What you need to do: Print out every line, exactly as written.

Available data:

--------------------

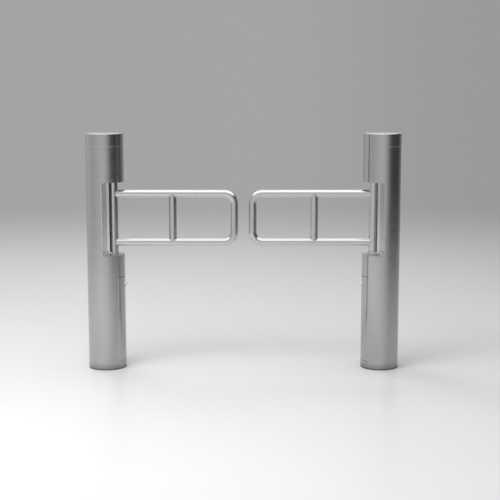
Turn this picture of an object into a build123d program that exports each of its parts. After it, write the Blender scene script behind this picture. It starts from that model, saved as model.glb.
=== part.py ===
"""Swing-arm visitor counter turnstile: two posts, each with one gate arm.

Frame: origin on the floor midway between the posts, +X from the left post to the right post,
+Y to the back, +Z up. Millimetres. The right post is the left post turned half a turn about Z.
Inside one post's frame, local +X points from the post's axis to the passage.
"""

from build123d import *
import os
from collections import namedtuple
from math import asin, atan, cos, degrees, pi, radians, sin, sqrt, tan

# ---------------------------------------------------------------- driving dimensions
POST_SPACING = 1168.0
POST_HEIGHT = 1000.0
POST_RADIUS = 80.0
POST_WALL = 2.5
POST_BORE = POST_RADIUS - POST_WALL

LID_HEIGHT = 54.0
LID_SEAM = 1.0
LID_TOP_THICKNESS = 3.0
LID_EDGE_RADIUS = 1.5
LID_SPIGOT_DEPTH = 21.0
LID_SPIGOT_GAP = 0.3

NOTCH_BOTTOM = 489.0
NOTCH_TOP = 797.0
NOTCH_FACE = -4.0
NOTCH_CORNER = 6.0
LINER_THICKNESS = 3.0
CUT_MARGIN = 10.0

DOOR_BOTTOM = 33.0
DOOR_TOP = 397.0
DOOR_HALF_WIDTH = 57.0
DOOR_SIDE_GAP = 1.2
DOOR_END_GAP = 1.5
DOOR_TOP_GAP = 2.0

HINGE_OFFSET = 35.0
HINGE_TUBE_RADIUS = 19.05
RAIL_RADIUS = 16.85
TUBE_WALL = 2.0
ARM_MIDDLE = 643.0
RAIL_SPACING = 206.0
ARM_REACH = 527.0
ARM_BEND_RADIUS = 42.0
MID_BAR_OFFSET = 250.0
MID_BAR_TIP = 4.0

SHAFT_RADIUS = 10.0
RUNNING_FIT = 0.02

# ---------------------------------------------------------------- base and cable entry
FLANGE_THICKNESS = 8.0
FLANGE_GAP = 0.05
ANCHOR_CIRCLE = 110.0
ANCHOR_HOLE_RADIUS = 6.0
ANCHOR_COUNT = 4
SQUARE_START = 45.0
GLAND_HOLE_RADIUS = 16.0
GLAND_BORE_RADIUS = 11.0
GLAND_NUT_RADIUS = 21.0
GLAND_NUT_HEIGHT = 7.0
GLAND_DOME_HEIGHT = 9.0
GLAND_DOME_TAPER = 15.0

# ---------------------------------------------------------------- hinge, bearings, housings
HINGE_TOP_GAP = 1.5
COLLAR_RADIUS = 20.0
COLLAR_HEIGHT = 9.0
COLLAR_BORE = 13.0
COLLAR_CHAMFER = 1.5
COLLAR_GAP = 2.0
HUB_THICKNESS = 12.0
HUB_FIT = 0.05
LINER_SHAFT_HOLE = 12.5

HOUSING_RADIUS = 30.0
HOUSING_HEIGHT = 16.0
HOUSING_LIP = 2.0
HOUSING_SCREW_CIRCLE = 25.5
HOUSING_SCREW_COUNT = 4
SCREW_SHANK = 2.4
SCREW_CLEARANCE = 2.6
SCREW_HEAD_RADIUS = 4.0
SCREW_HEAD_HEIGHT = 4.0
HEX_SOCKET = 1.8
HEX_SOCKET_DEPTH = 2.0

BEARING_OUTER = 21.0
BEARING_WIDTH = 12.0
BEARING_PITCH = 15.5
BEARING_INNER_RING = 13.5
BEARING_OUTER_RING = 17.5
BALL_RADIUS = 3.2
BALL_GROOVE = 3.3
BALL_COUNT = 8
BEARING_SEAT_GAP = 0.02

SHAFT_BOTTOM = 444.0
SHAFT_TOP = 876.0
SHAFT_CHAMFER = 1.0

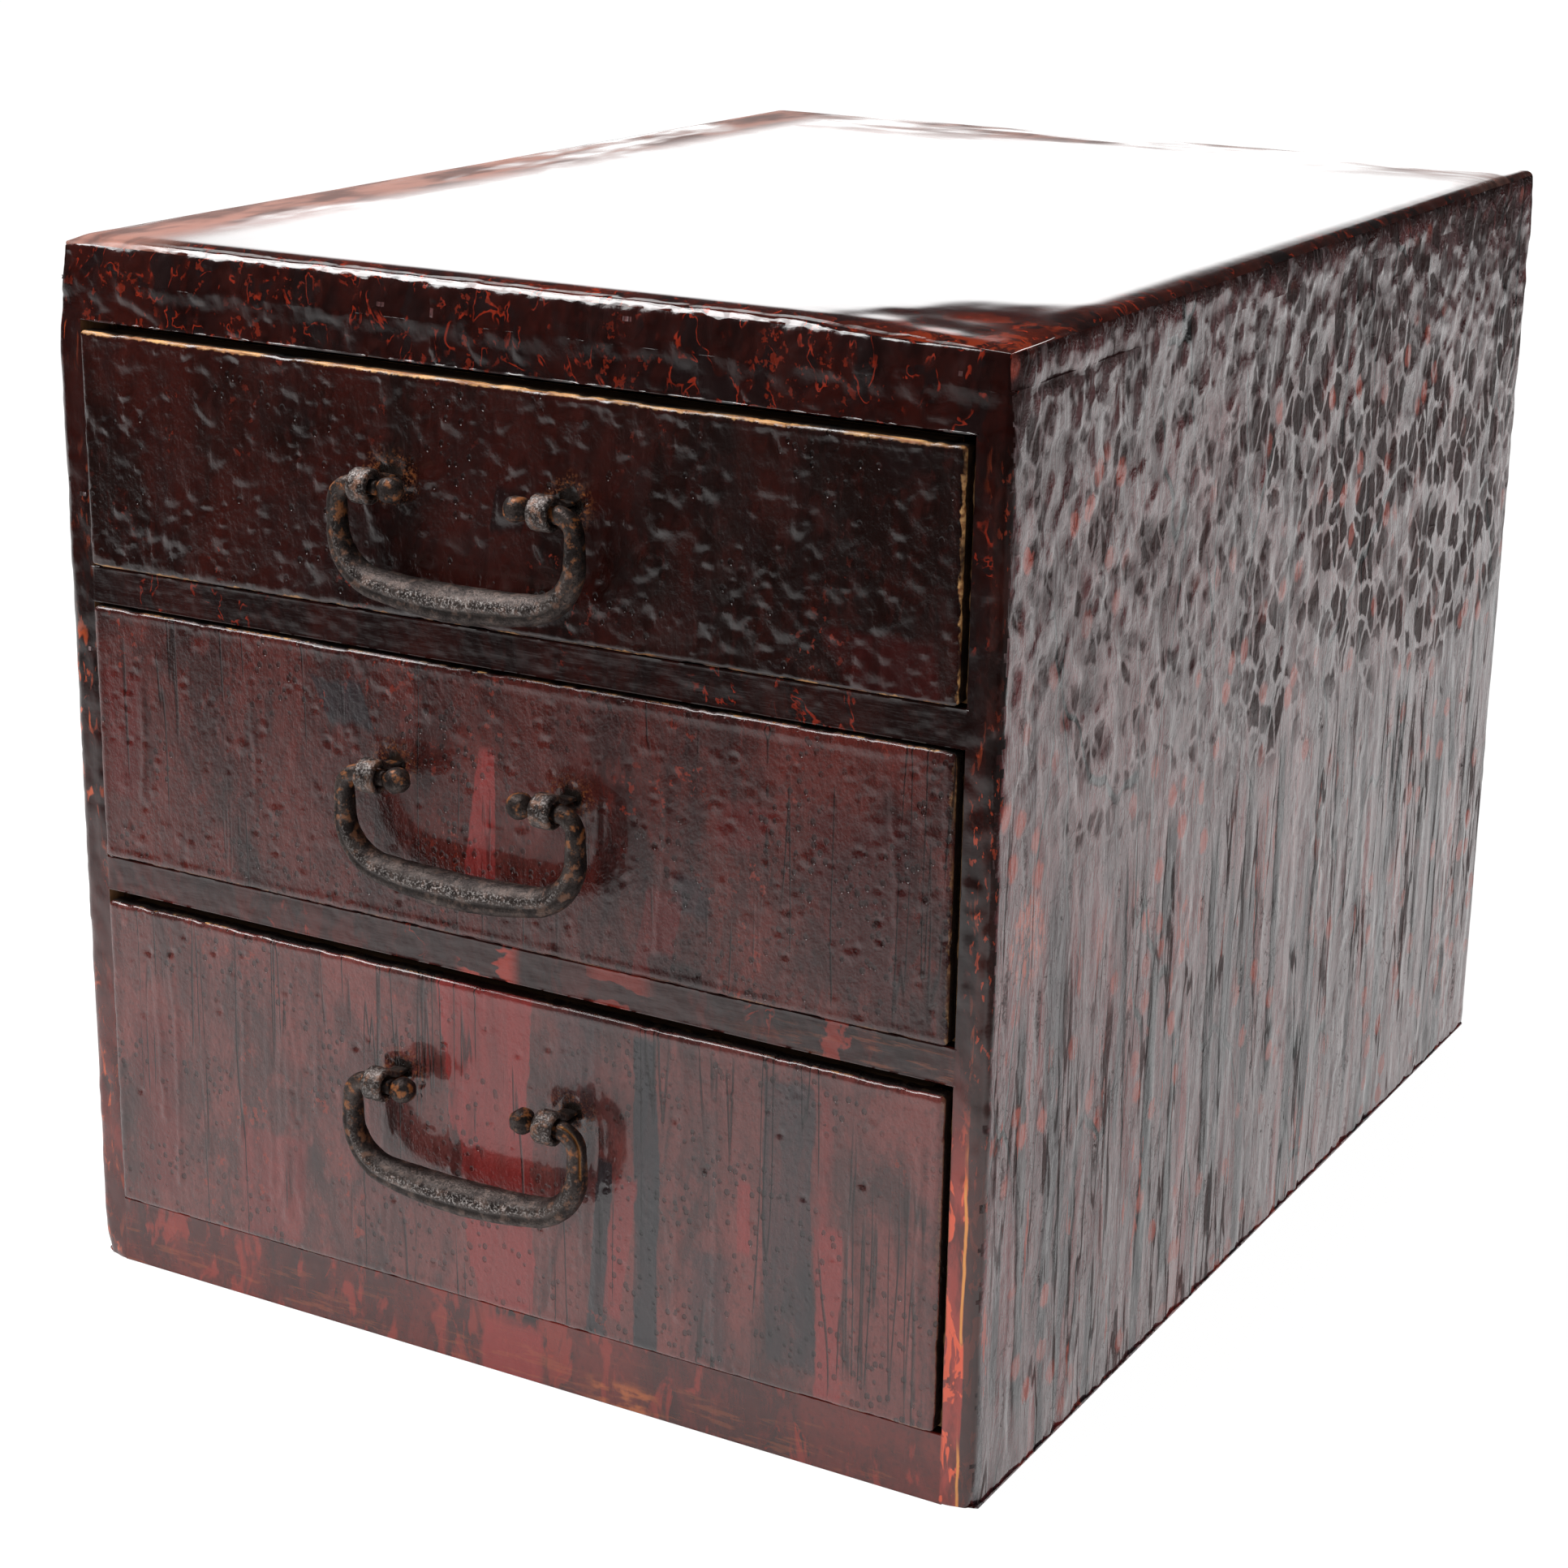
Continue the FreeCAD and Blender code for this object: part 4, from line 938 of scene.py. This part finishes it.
def drawerLacquer(name, low, high, lean):
    look = drawerLooks[name]
    shift = look["seed"] * 3.1
    material, place = newMaterial(name + "_front_lacquer")
    x, y, z = place.parts()
    colour = ground(place, *look["ground"], shift)
    wander = place.noise(13, 0.35, 4, 0.62, shift + 5) - 0.5
    ragged = place.noise(2.2, 0.5, 3, 0.6, shift + 6) - 0.5
    streaky = 1 - place.noise(5, 0.1, 3, 0.5, shift + 7).rise(0.45, 0.75) * 0.45
    for startX, startZ, startHalf, endX, endZ, endHalf, shade, strength in look["bands"]:
        part = (z - endZ) * (1 / (startZ - endZ))
        middle = endX + part * (startX - endX)
        half = endHalf + part * (startHalf - endHalf)
        soft = 0.35 if strength > 0.65 else 2.5
        away = abs(x - middle + wander * (3 + startHalf * 0.5) + ragged * 1.2) - half
        mask = (1 - away.rise(-soft, soft)) * (z + wander * 9).within(endZ, startZ, 1.5)
        colour = (mask * streaky * strength).blend(colour, shade)
    rusty = None
    for at in eyes["x"]:
        away = ((x - at - 1) ** 2 + ((z - eyes[name] - 1.0) * 1.15) ** 2) ** 0.5 + (ragged + wander) * 6
        rusty = away if rusty is None else rusty.least(away)
    dust = place.noise(0.9, 1, 3, 0.7, shift + 8)
    stain = (1 - rusty.rise(4.0, 10.5)) * dust.rise(0.46, 0.62)
    topEdge = high[2] + lean[1] * x * (1 / halfOpening)
    lowEdge = low[2] + lean[0] * x * (1 / halfOpening)
    fromTop, fromLow, fromRight = topEdge - z, z - lowEdge, high[0] - x
    overTop, overRight, under = look["bare"]
    patchy = place.noise(20, 1, 3, 0.6, shift + 10).rise(0.36, 0.56)
    rubbed = (1 - (fromTop + ragged * 1.6).rise(overTop * 0.5, overTop)) * patchy
    right = (1 - (fromRight + ragged * 3.6 + wander * 3).rise(0.5, 1.0)) * overRight * patchy
    under = (1 - (fromLow + ragged * 2 + wander * 3).rise(0.3, 0.8)) * under * patchy
    bare = rubbed.most(right).most(under)
    grain = place.noise(1.2, (0.1, 1, 1), 3, 0.6, shift + 9)
    # The front's top face, seen through the gap above it, is darkened with painted shade.
    gapShade = (y + 206.9).rise(0, 0.5)
    roughness = gloss(place, 0.18, 0.30, shift) + bare.most(stain).most(gapShade) * 0.4
    clusters = place.patches(24, 1, shift + 12, 0.45, 0.6)
    pores = place.spots(2.4, 0.8, look["tiny"], 0.40, shift + 2) * clusters
    pulled = place.noise(2.0, 0.1, 2, 0.5, shift)
    cracked = 1 - abs(place.noise(17, 0.035, 3, 0.6, shift + 14) - 0.5).rise(0.0, 0.010)
    cracked = cracked * place.patches(30, 0.5, shift + 15, 0.46, 0.54) * (0.0 if name == "top" else 1.0)
    colour = colour.painted(
        (flecks(place, 0.15, shift) * 0.5, tone(132, 44, 26)),
        (stain * 0.7, dust.rise(0.5, 0.7).blend(tone(92, 46, 20), tone(150, 84, 34))),
        (1 - rusty.rise(3.0, 4.6), tone(16, 9, 6)),
        (bare, grain.rise(0.35, 0.65).blend(tone(206, 156, 100), tone(132, 80, 40))),
        (gapShade * 0.95, tone(10, 7, 6)),
        (pores * 0.6, tone(18, 8, 7)),
        (cracked * 0.8, tone(20, 9, 8)))
    height = wrinkles(place, shift, *look["bump"]) - pores * 0.45 + pulled * 0.16 - cracked * 0.45
    coat = look["coat"] * (1 - 0.9 * bare.most(gapShade))
    finish(colour, roughness, height, coat=coat, blur=look["blur"], shine=0.3)
    return material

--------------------

Problem solution:
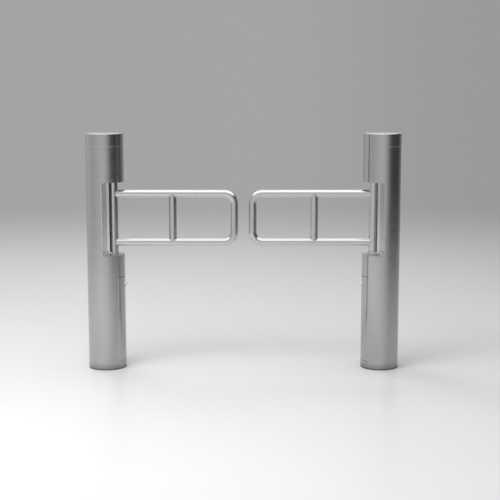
Turn this picture of an object into a build123d program that exports each of its parts. After it, write the Blender scene script behind this picture. It starts from that model, saved as model.glb.
=== part.py ===
"""Swing-arm visitor counter turnstile: two posts, each with one gate arm.

Frame: origin on the floor midway between the posts, +X from the left post to the right post,
+Y to the back, +Z up. Millimetres. The right post is the left post turned half a turn about Z.
Inside one post's frame, local +X points from the post's axis to the passage.
"""

from build123d import *
import os
from collections import namedtuple
from math import asin, atan, cos, degrees, pi, radians, sin, sqrt, tan

# ---------------------------------------------------------------- driving dimensions
POST_SPACING = 1168.0
POST_HEIGHT = 1000.0
POST_RADIUS = 80.0
POST_WALL = 2.5
POST_BORE = POST_RADIUS - POST_WALL

LID_HEIGHT = 54.0
LID_SEAM = 1.0
LID_TOP_THICKNESS = 3.0
LID_EDGE_RADIUS = 1.5
LID_SPIGOT_DEPTH = 21.0
LID_SPIGOT_GAP = 0.3

NOTCH_BOTTOM = 489.0
NOTCH_TOP = 797.0
NOTCH_FACE = -4.0
NOTCH_CORNER = 6.0
LINER_THICKNESS = 3.0
CUT_MARGIN = 10.0

DOOR_BOTTOM = 33.0
DOOR_TOP = 397.0
DOOR_HALF_WIDTH = 57.0
DOOR_SIDE_GAP = 1.2
DOOR_END_GAP = 1.5
DOOR_TOP_GAP = 2.0

HINGE_OFFSET = 35.0
HINGE_TUBE_RADIUS = 19.05
RAIL_RADIUS = 16.85
TUBE_WALL = 2.0
ARM_MIDDLE = 643.0
RAIL_SPACING = 206.0
ARM_REACH = 527.0
ARM_BEND_RADIUS = 42.0
MID_BAR_OFFSET = 250.0
MID_BAR_TIP = 4.0

SHAFT_RADIUS = 10.0
RUNNING_FIT = 0.02

# ---------------------------------------------------------------- base and cable entry
FLANGE_THICKNESS = 8.0
FLANGE_GAP = 0.05
ANCHOR_CIRCLE = 110.0
ANCHOR_HOLE_RADIUS = 6.0
ANCHOR_COUNT = 4
SQUARE_START = 45.0
GLAND_HOLE_RADIUS = 16.0
GLAND_BORE_RADIUS = 11.0
GLAND_NUT_RADIUS = 21.0
GLAND_NUT_HEIGHT = 7.0
GLAND_DOME_HEIGHT = 9.0
GLAND_DOME_TAPER = 15.0

# ---------------------------------------------------------------- hinge, bearings, housings
HINGE_TOP_GAP = 1.5
COLLAR_RADIUS = 20.0
COLLAR_HEIGHT = 9.0
COLLAR_BORE = 13.0
COLLAR_CHAMFER = 1.5
COLLAR_GAP = 2.0
HUB_THICKNESS = 12.0
HUB_FIT = 0.05
LINER_SHAFT_HOLE = 12.5

HOUSING_RADIUS = 30.0
HOUSING_HEIGHT = 16.0
HOUSING_LIP = 2.0
HOUSING_SCREW_CIRCLE = 25.5
HOUSING_SCREW_COUNT = 4
SCREW_SHANK = 2.4
SCREW_CLEARANCE = 2.6
SCREW_HEAD_RADIUS = 4.0
SCREW_HEAD_HEIGHT = 4.0
HEX_SOCKET = 1.8
HEX_SOCKET_DEPTH = 2.0

BEARING_OUTER = 21.0
BEARING_WIDTH = 12.0
BEARING_PITCH = 15.5
BEARING_INNER_RING = 13.5
BEARING_OUTER_RING = 17.5
BALL_RADIUS = 3.2
BALL_GROOVE = 3.3
BALL_COUNT = 8
BEARING_SEAT_GAP = 0.02

SHAFT_BOTTOM = 444.0
SHAFT_TOP = 876.0
SHAFT_CHAMFER = 1.0

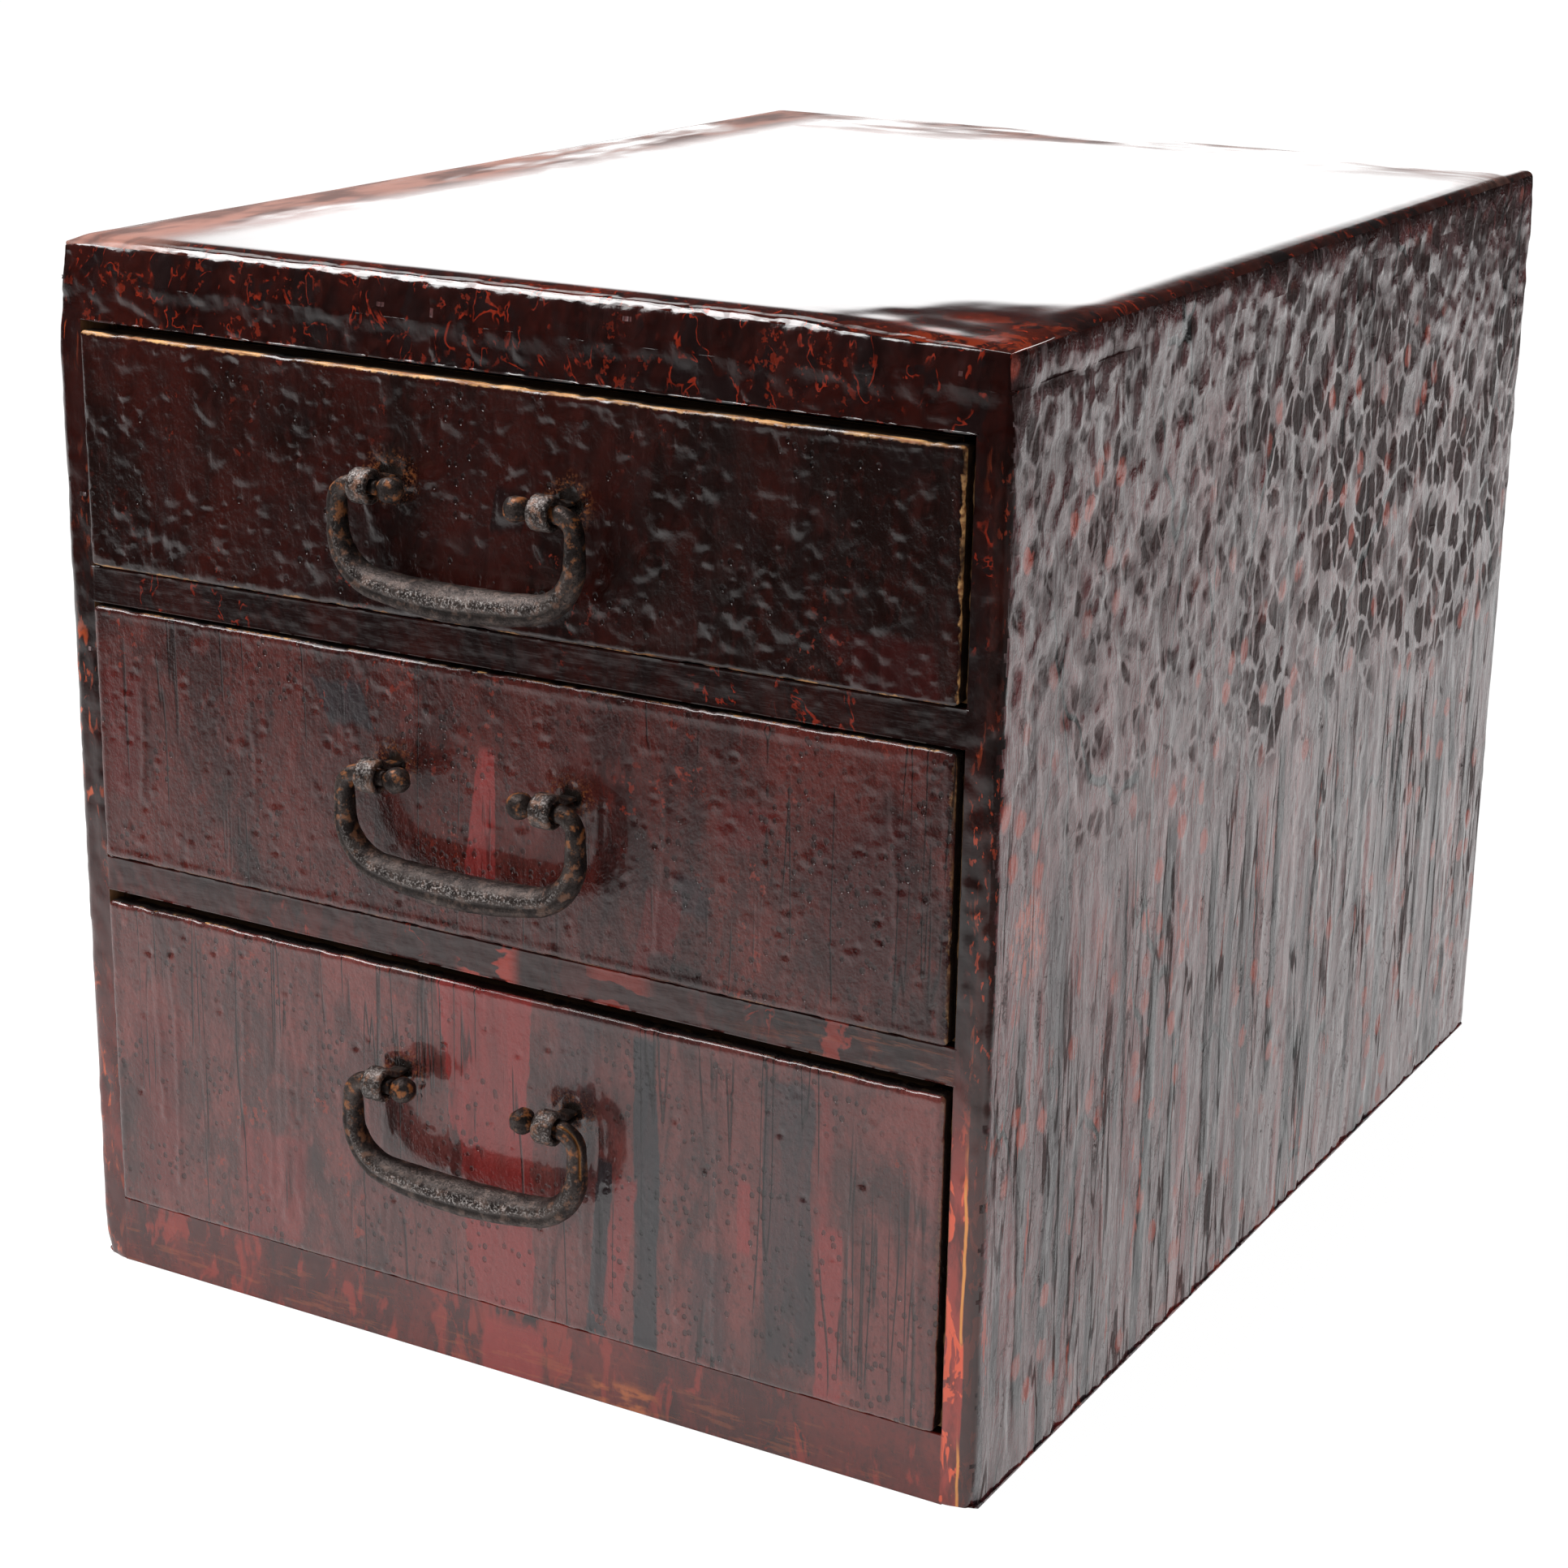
Continue the FreeCAD and Blender code for this object: part 4, from line 938 of scene.py. This part finishes it.
def drawerLacquer(name, low, high, lean):
    look = drawerLooks[name]
    shift = look["seed"] * 3.1
    material, place = newMaterial(name + "_front_lacquer")
    x, y, z = place.parts()
    colour = ground(place, *look["ground"], shift)
    wander = place.noise(13, 0.35, 4, 0.62, shift + 5) - 0.5
    ragged = place.noise(2.2, 0.5, 3, 0.6, shift + 6) - 0.5
    streaky = 1 - place.noise(5, 0.1, 3, 0.5, shift + 7).rise(0.45, 0.75) * 0.45
    for startX, startZ, startHalf, endX, endZ, endHalf, shade, strength in look["bands"]:
        part = (z - endZ) * (1 / (startZ - endZ))
        middle = endX + part * (startX - endX)
        half = endHalf + part * (startHalf - endHalf)
        soft = 0.35 if strength > 0.65 else 2.5
        away = abs(x - middle + wander * (3 + startHalf * 0.5) + ragged * 1.2) - half
        mask = (1 - away.rise(-soft, soft)) * (z + wander * 9).within(endZ, startZ, 1.5)
        colour = (mask * streaky * strength).blend(colour, shade)
    rusty = None
    for at in eyes["x"]:
        away = ((x - at - 1) ** 2 + ((z - eyes[name] - 1.0) * 1.15) ** 2) ** 0.5 + (ragged + wander) * 6
        rusty = away if rusty is None else rusty.least(away)
    dust = place.noise(0.9, 1, 3, 0.7, shift + 8)
    stain = (1 - rusty.rise(4.0, 10.5)) * dust.rise(0.46, 0.62)
    topEdge = high[2] + lean[1] * x * (1 / halfOpening)
    lowEdge = low[2] + lean[0] * x * (1 / halfOpening)
    fromTop, fromLow, fromRight = topEdge - z, z - lowEdge, high[0] - x
    overTop, overRight, under = look["bare"]
    patchy = place.noise(20, 1, 3, 0.6, shift + 10).rise(0.36, 0.56)
    rubbed = (1 - (fromTop + ragged * 1.6).rise(overTop * 0.5, overTop)) * patchy
    right = (1 - (fromRight + ragged * 3.6 + wander * 3).rise(0.5, 1.0)) * overRight * patchy
    under = (1 - (fromLow + ragged * 2 + wander * 3).rise(0.3, 0.8)) * under * patchy
    bare = rubbed.most(right).most(under)
    grain = place.noise(1.2, (0.1, 1, 1), 3, 0.6, shift + 9)
    # The front's top face, seen through the gap above it, is darkened with painted shade.
    gapShade = (y + 206.9).rise(0, 0.5)
    roughness = gloss(place, 0.18, 0.30, shift) + bare.most(stain).most(gapShade) * 0.4
    clusters = place.patches(24, 1, shift + 12, 0.45, 0.6)
    pores = place.spots(2.4, 0.8, look["tiny"], 0.40, shift + 2) * clusters
    pulled = place.noise(2.0, 0.1, 2, 0.5, shift)
    cracked = 1 - abs(place.noise(17, 0.035, 3, 0.6, shift + 14) - 0.5).rise(0.0, 0.010)
    cracked = cracked * place.patches(30, 0.5, shift + 15, 0.46, 0.54) * (0.0 if name == "top" else 1.0)
    colour = colour.painted(
        (flecks(place, 0.15, shift) * 0.5, tone(132, 44, 26)),
        (stain * 0.7, dust.rise(0.5, 0.7).blend(tone(92, 46, 20), tone(150, 84, 34))),
        (1 - rusty.rise(3.0, 4.6), tone(16, 9, 6)),
        (bare, grain.rise(0.35, 0.65).blend(tone(206, 156, 100), tone(132, 80, 40))),
        (gapShade * 0.95, tone(10, 7, 6)),
        (pores * 0.6, tone(18, 8, 7)),
        (cracked * 0.8, tone(20, 9, 8)))
    height = wrinkles(place, shift, *look["bump"]) - pores * 0.45 + pulled * 0.16 - cracked * 0.45
    coat = look["coat"] * (1 - 0.9 * bare.most(gapShade))
    finish(colour, roughness, height, coat=coat, blur=look["blur"], shine=0.3)
    return material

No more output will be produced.